● **Stored data**:

┄┄┄┄┄┄┄┄┄┄

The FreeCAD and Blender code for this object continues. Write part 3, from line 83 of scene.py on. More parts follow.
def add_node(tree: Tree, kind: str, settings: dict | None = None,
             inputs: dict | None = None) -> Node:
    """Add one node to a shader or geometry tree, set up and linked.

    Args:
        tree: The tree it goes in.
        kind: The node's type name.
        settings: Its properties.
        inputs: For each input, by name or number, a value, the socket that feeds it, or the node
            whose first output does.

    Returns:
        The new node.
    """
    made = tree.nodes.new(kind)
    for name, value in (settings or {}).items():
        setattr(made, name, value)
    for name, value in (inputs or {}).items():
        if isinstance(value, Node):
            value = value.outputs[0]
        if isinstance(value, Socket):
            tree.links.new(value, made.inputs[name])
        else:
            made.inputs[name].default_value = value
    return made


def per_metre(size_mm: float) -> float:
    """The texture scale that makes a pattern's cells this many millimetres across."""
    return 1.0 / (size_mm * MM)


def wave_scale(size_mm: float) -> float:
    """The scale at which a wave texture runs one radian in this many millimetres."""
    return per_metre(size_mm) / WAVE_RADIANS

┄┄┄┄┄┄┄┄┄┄

● **Exercise task**: Give the lines again, exactly as they stand, from the beginning of the data through the line with "up and linked.".

● **Task response**:
The FreeCAD and Blender code for this object continues. Write part 3, from line 83 of scene.py on. More parts follow.
def add_node(tree: Tree, kind: str, settings: dict | None = None,
             inputs: dict | None = None) -> Node:
    """Add one node to a shader or geometry tree, set up and linked.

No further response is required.